The Kurdish politician, who was in Germany to attend a conference about the history of Kurdish migration to Europe, told the Kurdish news portal Rudaw that "Kurds should determine their own future."

"Some Kurds in Turkey want autonomy. The question is how many of them want autonomy. There has to be a discussion on this issue as well," Zana said. "I believe Kurds should be able to decide on their future on their own. It is true that we initially demanded autonomy, but today the Kurds in Turkey believe autonomy is not enough."

French Government to Take Armenian Resolution to Senate Agenda

French Minister of Relations with Parliament Patrick Ollier said Monday that the French government would take an Armenian resolution criminalizing the denial of Armenian allegations pertaining to the incidents of 1915 to the French Senate's agenda on January 23.

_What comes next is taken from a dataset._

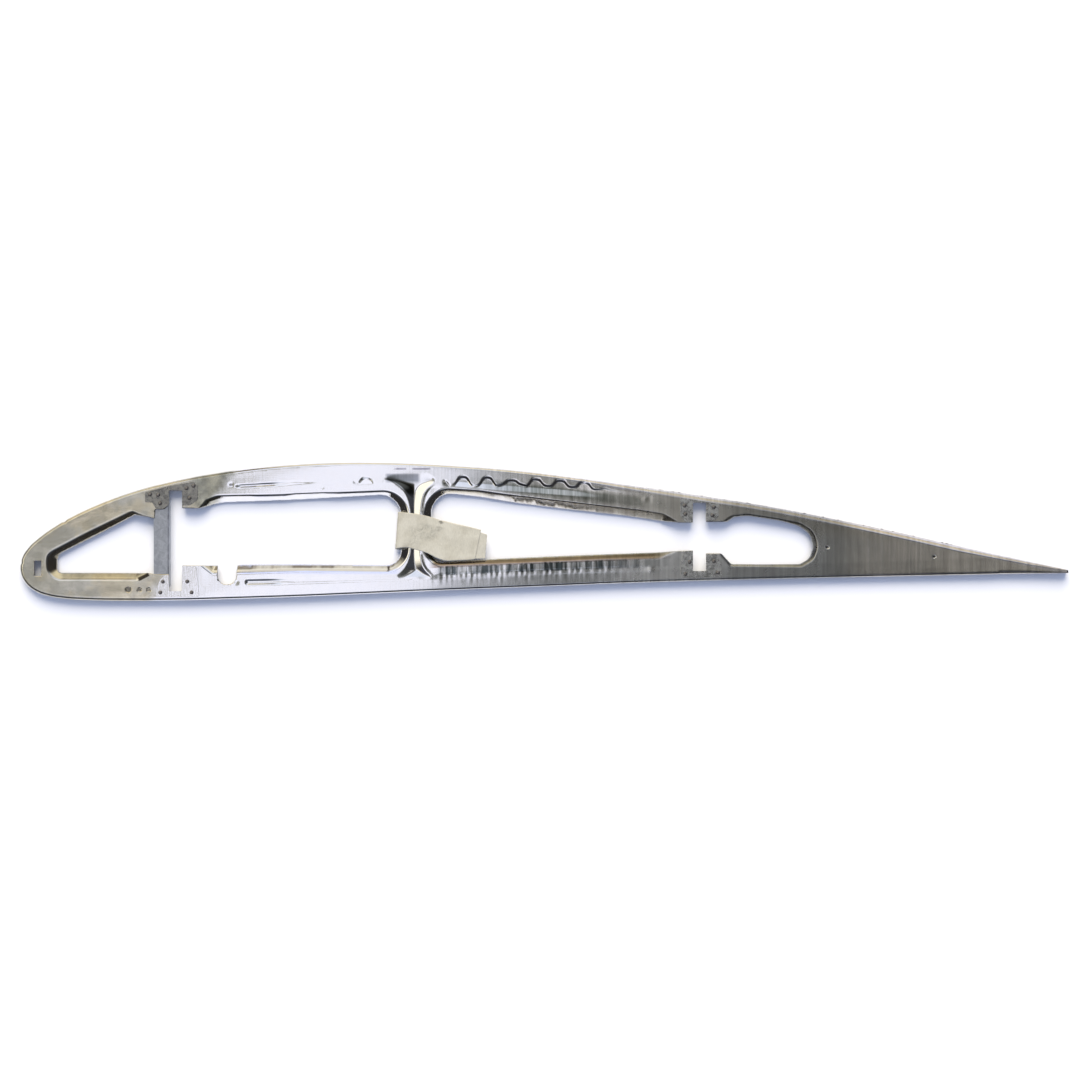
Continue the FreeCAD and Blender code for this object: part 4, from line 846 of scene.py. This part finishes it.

The lower house of the French parliament adopted in December a resolution that criminalizes rejection of Armenian allegations pertaining to the incidents of 1915. Only 70 out of 577 parliamentarians joined the voting of the resolution, which was adopted with majority of votes.

The resolution envisages "one-year prison term and 45,000 Euro fine for those who deny genocide recognized by French laws." French Parliament had recognized so-called Armenian genocide in 1915 on January 29, 2001.

The draft criminalizing the rejection of Armenian allegations had first been approved in 2006, but it could not become a law as French President Nicolas Sarkozy prevented its presentation to Senate.

Now, the Senate's approval is necessary to make the resolution a law.

Turkey strongly opposes the issue of the incidents of 1915 being used as a tool in French politics. Many believe that French President Sarkozy supports the Armenian resolution in order to garner support from France's Armenian population that number around 500,000.

France will hold the first round of this year's presidential election on April 22 and the second round run-off on May 6. Sarkozy is running for a second term.

If the resolution is not adopted at the Senate by February 22, 2012, when the parliament and senate will recess for presidential elections, it will be invalid.